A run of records

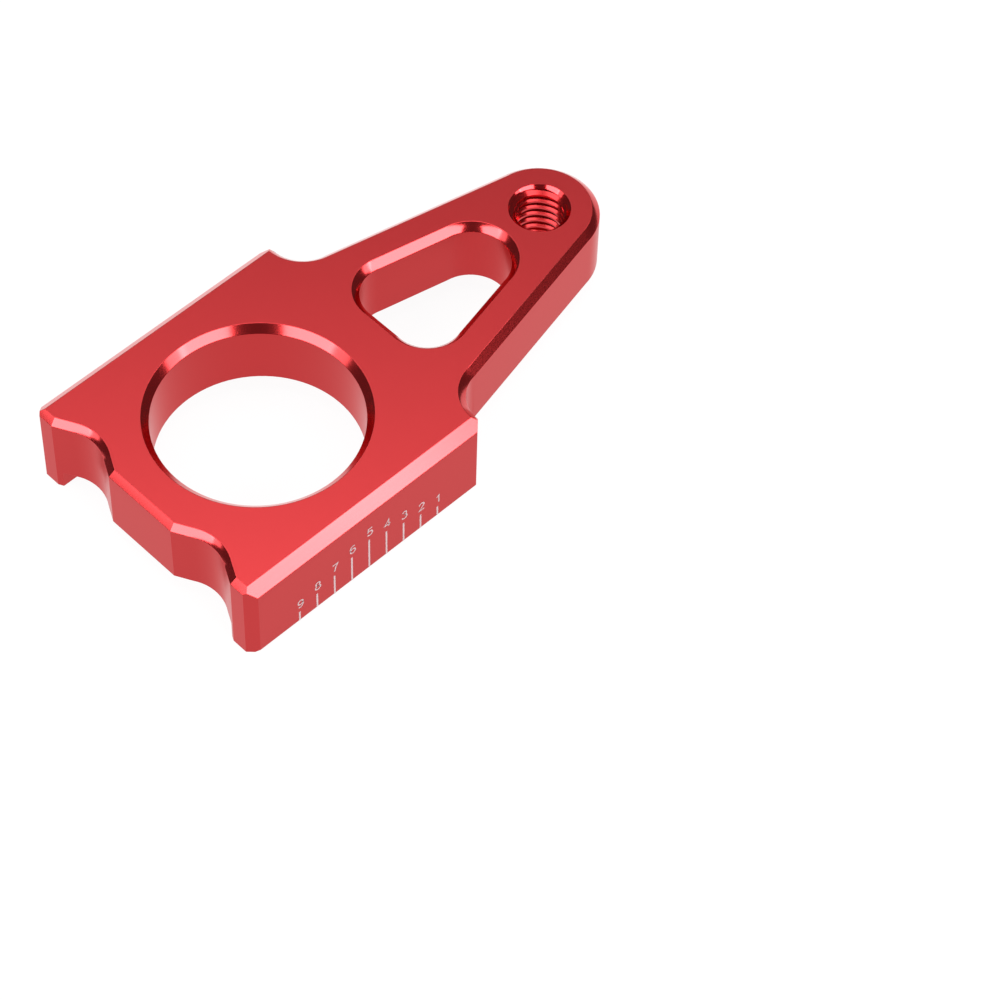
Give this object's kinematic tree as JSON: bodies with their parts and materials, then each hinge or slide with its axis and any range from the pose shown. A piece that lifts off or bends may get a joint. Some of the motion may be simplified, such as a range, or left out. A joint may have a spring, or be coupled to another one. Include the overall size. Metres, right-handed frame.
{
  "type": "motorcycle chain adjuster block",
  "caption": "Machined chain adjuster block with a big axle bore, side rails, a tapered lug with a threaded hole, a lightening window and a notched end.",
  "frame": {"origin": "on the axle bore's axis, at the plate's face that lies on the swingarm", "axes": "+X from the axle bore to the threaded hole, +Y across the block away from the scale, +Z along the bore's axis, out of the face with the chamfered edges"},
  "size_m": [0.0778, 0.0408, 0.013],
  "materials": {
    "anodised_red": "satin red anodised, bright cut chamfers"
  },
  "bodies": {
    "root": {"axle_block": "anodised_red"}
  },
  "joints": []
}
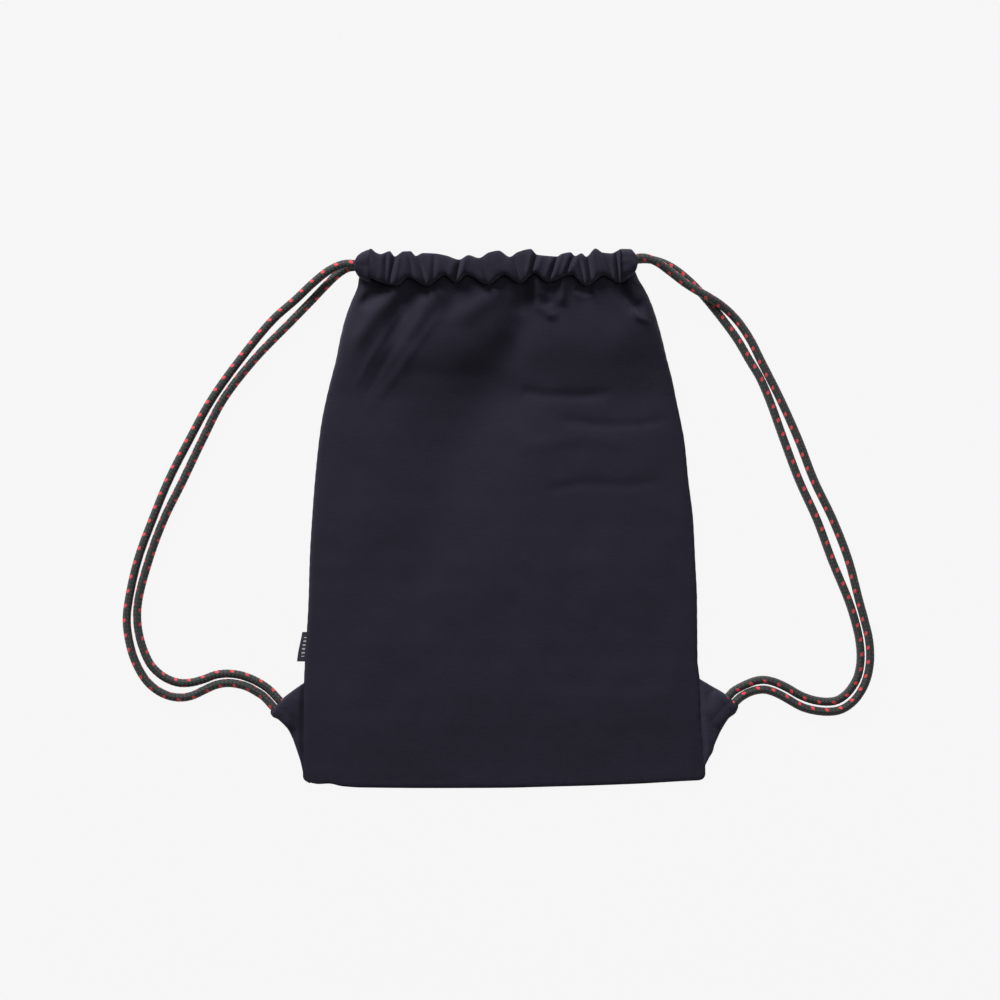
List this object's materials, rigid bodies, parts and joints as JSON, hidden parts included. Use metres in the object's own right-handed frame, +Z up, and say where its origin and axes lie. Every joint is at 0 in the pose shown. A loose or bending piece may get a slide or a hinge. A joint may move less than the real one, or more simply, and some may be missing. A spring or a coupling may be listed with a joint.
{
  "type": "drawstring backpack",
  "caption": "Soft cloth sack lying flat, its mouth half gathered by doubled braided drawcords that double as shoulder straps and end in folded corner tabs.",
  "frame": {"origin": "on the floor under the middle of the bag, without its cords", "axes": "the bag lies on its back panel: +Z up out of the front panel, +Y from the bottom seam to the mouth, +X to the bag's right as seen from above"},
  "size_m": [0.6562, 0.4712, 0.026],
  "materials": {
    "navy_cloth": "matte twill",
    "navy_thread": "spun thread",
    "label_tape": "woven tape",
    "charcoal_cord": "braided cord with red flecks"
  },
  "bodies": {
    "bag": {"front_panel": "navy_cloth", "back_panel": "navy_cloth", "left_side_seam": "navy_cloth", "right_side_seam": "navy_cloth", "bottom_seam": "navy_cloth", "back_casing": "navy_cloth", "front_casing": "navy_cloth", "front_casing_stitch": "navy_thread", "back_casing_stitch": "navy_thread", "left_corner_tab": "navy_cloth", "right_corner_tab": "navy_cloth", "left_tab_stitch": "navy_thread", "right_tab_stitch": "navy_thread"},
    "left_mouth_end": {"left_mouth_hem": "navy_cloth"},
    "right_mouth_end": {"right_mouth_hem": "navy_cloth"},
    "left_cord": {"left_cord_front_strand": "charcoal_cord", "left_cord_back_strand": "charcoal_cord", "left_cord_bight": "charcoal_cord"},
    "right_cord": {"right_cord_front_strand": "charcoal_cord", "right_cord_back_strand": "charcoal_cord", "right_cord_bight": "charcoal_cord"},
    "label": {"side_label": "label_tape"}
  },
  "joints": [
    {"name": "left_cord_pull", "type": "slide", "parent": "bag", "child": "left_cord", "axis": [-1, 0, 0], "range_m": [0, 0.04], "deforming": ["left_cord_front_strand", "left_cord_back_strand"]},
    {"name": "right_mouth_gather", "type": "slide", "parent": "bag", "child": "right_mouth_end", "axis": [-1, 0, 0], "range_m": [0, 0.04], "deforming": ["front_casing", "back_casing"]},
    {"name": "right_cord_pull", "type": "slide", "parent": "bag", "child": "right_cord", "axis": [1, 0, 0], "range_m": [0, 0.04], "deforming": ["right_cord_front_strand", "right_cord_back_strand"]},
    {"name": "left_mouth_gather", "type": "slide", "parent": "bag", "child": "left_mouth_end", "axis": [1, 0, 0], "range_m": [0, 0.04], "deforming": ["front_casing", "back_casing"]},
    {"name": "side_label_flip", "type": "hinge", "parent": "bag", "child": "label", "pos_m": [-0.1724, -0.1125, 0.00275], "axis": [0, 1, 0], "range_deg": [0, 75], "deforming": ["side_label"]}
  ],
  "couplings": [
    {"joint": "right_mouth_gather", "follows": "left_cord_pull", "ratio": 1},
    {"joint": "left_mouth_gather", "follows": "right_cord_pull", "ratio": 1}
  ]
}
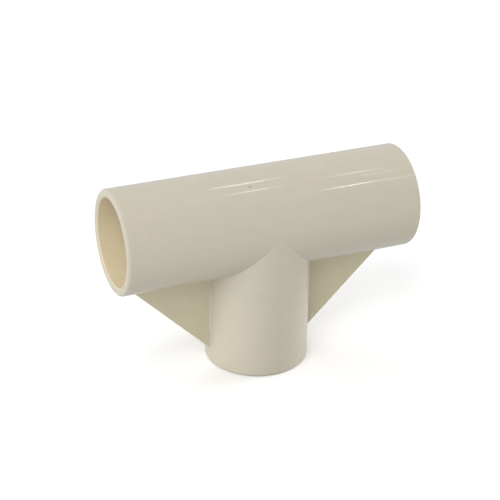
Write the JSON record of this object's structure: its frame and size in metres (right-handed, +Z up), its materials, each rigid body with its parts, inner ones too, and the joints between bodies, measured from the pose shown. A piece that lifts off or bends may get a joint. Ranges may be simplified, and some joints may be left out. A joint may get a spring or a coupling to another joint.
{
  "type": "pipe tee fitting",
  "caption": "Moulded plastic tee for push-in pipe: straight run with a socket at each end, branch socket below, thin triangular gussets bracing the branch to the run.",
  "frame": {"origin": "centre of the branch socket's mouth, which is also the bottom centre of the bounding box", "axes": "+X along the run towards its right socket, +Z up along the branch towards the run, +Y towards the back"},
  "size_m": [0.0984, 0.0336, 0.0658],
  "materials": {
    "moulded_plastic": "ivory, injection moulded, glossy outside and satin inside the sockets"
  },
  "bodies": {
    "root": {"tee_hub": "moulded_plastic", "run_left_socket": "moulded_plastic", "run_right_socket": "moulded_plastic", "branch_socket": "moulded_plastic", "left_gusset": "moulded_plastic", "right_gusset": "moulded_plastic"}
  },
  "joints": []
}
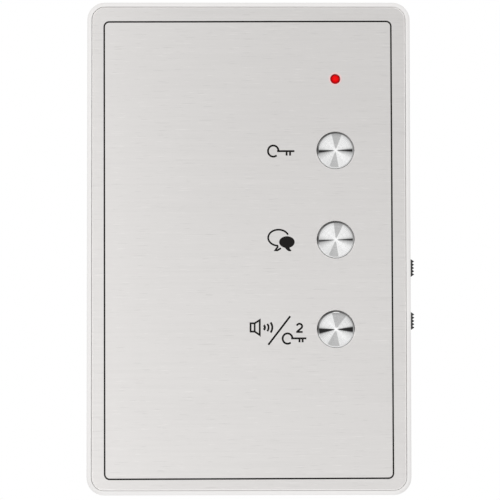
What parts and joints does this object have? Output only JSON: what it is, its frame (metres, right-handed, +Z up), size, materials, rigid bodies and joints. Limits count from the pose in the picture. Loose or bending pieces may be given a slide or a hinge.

* **Task to carry out**:
Within the listing above, work out how many lines contain the string "bending", and reply with that number only.

* **Output below**:
2